*TASK BRIEF*.
In the material below, list every line carrying the string "this".

*COLLECTED MATERIAL*.

►

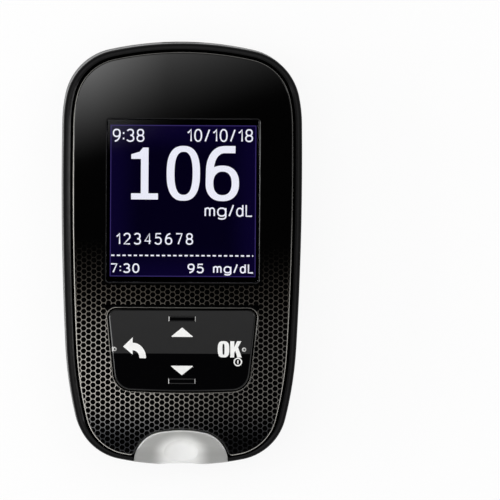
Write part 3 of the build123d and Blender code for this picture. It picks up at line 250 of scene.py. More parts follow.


# gloss keys, with a painted highlight on the moulded ends of the feel bars and on the rounds of the feel dots
def keyPolycarbonate():
    finish, tree, shader, place = polished("keyPolycarbonate", keyGloss["shade"], keyGloss["rough"], keyGloss["ior"])
    x, y = acrossAndUp(tree, place)
    turned = distance(tree, facing(tree, (1, 0, 0)))
    bars = product(tree, below(tree, distance(tree, x), keyGloss["barReach"]),
                   ramp(tree, turned, *keyGloss["barTurn"]))
    middle, level = keyGloss["dotsMiddle"]
    across = distance(tree, distance(tree, x, middle), keyGloss["dotReach"])
    off = math2(tree, "MAXIMUM", across, distance(tree, y, level))
    dots = product(tree, below(tree, off, keyGloss["dotHalf"]), ramp(tree, facing(tree), *keyGloss["dotTurn"]))
    # where the painted highlight goes: the ends of the bars and the rounds of the dots
    paintedGlint = math2(tree, "MAXIMUM", bars, dots)
    tree.links.new(mixColour(tree, paintedGlint, colour(keyGloss["shade"]), colour(keyGloss["paintedGlint"])),
                   shader.inputs["Base Color"])
    return finish


sparkGrain = {
    "shade": "161617",
    "pit": 0.16 * mm,
    "depth": 0.03 * mm,
    "patch": 1 / 120,           # size of the duller and the glossier patches in metres
    "rough": (0.42, 0.58),
}


# ABS from a spark-eroded mould: black with a fine even grain that scatters the light
def grainedAbs():
    finish, tree, shader, place = newFinish("grainedAbs", Base_Color=colour(sparkGrain["shade"]))
    rough = ramp(tree, noise(tree, place, sparkGrain["patch"]), 0, 1, *sparkGrain["rough"])
    tree.links.new(rough, shader.inputs["Roughness"])
    pits = noise(tree, place, sparkGrain["pit"], detail=3.0)
    addBump(tree, shader, pits, strength=0.5, depth=sparkGrain["depth"])
    return finish


lattice = {
    "base": "030303",
    "rough": 0.045,
    "pitch": 1.09 * mm,         # between the cells of a column
    "line": 0.118 * mm,         # printed line between two cells
    "soft": 0.06 * mm,
    "roundness": 0.5,           # 0 is a sharp hexagon, 1 a round hole
    "ink": "beb9b2",
    "inkAbove": "beb4a6",       # warmer towards the window
    "warmer": (-16 * mm, -6 * mm),
    "inkBelow": "b6b8be",       # cooler towards the port
    "cooler": (-28 * mm, -36 * mm),
    # from one place to another, and how much of the print shows at both
    "growing": (3.6 * mm, -26.0 * mm, 0.0, 1.0),
    # these two darken the ink towards the port and to the right: painted shade
    "atPort": (-27.5 * mm, -36.0 * mm, 1.0, 0.08),
    "toRight": (-17.0 * mm, 11.0 * mm, 1.0, 0.27),
    "upper": (-4.0 * mm, -16.0 * mm, 0.4, 1.0),
    "upperLean": 0.35,          # how much this last stretch rises towards the right
    # strips without print: lower edge, upper edge and half width; the second goes on past the top end
    "keyStrip": (-10.55 * mm, -9.55 * mm, 14.8 * mm),
    "windowStrip": (-5.8 * mm, 100 * mm, 15.2 * mm),
}
# a painted highlight: the clear edges take this lighter tone, more and more towards the lower left
plateEdge = {
    "tone": "d0ccc4",
    "level": (0.86, 0.72),      # upward share of the normal on the edges
    "outside": (17 * mm, 31 * mm),          # the outer edge lies further to the side or further up or down
    "portHalf": 9.5 * mm,       # it stays dark along the port
    "slant": [0.6, 1, 0],       # and is lit more and more against this direction, to the lower left
    "outerLit": (28 * mm, -8 * mm, 0.12, 1.0),
    "keyOpening": (-29 * mm, -8 * mm),      # the edge of the key opening lies between these levels
    "innerLit": (-13 * mm, -11 * mm, 1.0, 0.35),    # and is brightest on its left
}


# the lines between the cells: two grids of cells, the second one half a cell further
def latticeLines(tree, place):
    half = [lattice["pitch"] * math.sqrt(3) / 2, lattice["pitch"] / 2, 1.0]
    nearest = []
    for shift in ([0, 0, 0], [half[0], half[1], 0]):
        moved = vectorMath(tree, "SUBTRACT", place, shift)
        local = vectorMath(tree, "WRAP", moved, half, [-h for h in half])
        flat = vectorMath(tree, "MULTIPLY", vectorMath(tree, "ABSOLUTE", local), [1, 1, 0])
        straight = math2(tree, "MAXIMUM", along(tree, flat, [0, 1, 0]), along(tree, flat, [math.sqrt(3) / 2, 0.5, 0]))
        nearest.append(addNode(tree, "ShaderNodeMix", {"Factor": lattice["roundness"]},
                               {"A": straight, "B": vectorMath(tree, "LENGTH", flat)}).outputs[0])
    edge = (lattice["pitch"] - lattice["line"]) / 2
    soft = lattice["soft"] / 2
    return ramp(tree, math2(tree, "MINIMUM", *nearest), edge - soft, edge + soft)


def withinStrip(tree, x, y, bottom, top, reach):
    return product(tree, beyond(tree, y, bottom), below(tree, y, top), below(tree, distance(tree, x), reach))


# shares of the print that shows: more on the way down, none on the bare strips, and less at the port and to the right
# as painted shade
def printAndPaintedShadeShares(tree, x, y):
    lean = math2(tree, "MULTIPLY", math2(tree, "MAXIMUM", x, 0.0), lattice["upperLean"])
    leaning = math2(tree, "SUBTRACT", y, lean)
    stretches = ((y, "growing"), (y, "atPort"), (x, "toRight"), (leaning, "upper"))
    bare = [withinStrip(tree, x, y, *lattice[strip]) for strip in ("keyStrip", "windowStrip")]
    return [ramp(tree, source, *lattice[stretch]) for source, stretch in stretches] + [
        math2(tree, "SUBTRACT", 1.0, math2(tree, "MAXIMUM", *bare))]


# a painted highlight on the clear edges of the plate, stronger towards the lower left; the edge of the window opening
# is printed over
def paintedEdgeLight(tree, place, x, y):
    wide = distance(tree, x)
    sides, ends = plateEdge["outside"]
    outside = math2(tree, "MAXIMUM", beyond(tree, wide, sides), beyond(tree, distance(tree, y), ends))
    offPort = math2(tree, "MAXIMUM", beyond(tree, wide, plateEdge["portHalf"]), beyond(tree, y, 0.0))
    lit = ramp(tree, along(tree, place, plateEdge["slant"]), *plateEdge["outerLit"])
    bottom, top = plateEdge["keyOpening"]
    inner = product(tree, below(tree, y, top), beyond(tree, y, bottom), ramp(tree, x, *plateEdge["innerLit"]))
    either = math2(tree, "MAXIMUM", product(tree, outside, offPort, lit), inner)
    return product(tree, either, ramp(tree, facing(tree), *plateEdge["level"]))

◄

*EXERCISE RESPONSE*.
Write part 3 of the build123d and Blender code for this picture. It picks up at line 250 of scene.py. More parts follow.
    "upperLean": 0.35,          # how much this last stretch rises towards the right
# a painted highlight: the clear edges take this lighter tone, more and more towards the lower left
    "slant": [0.6, 1, 0],       # and is lit more and more against this direction, to the lower left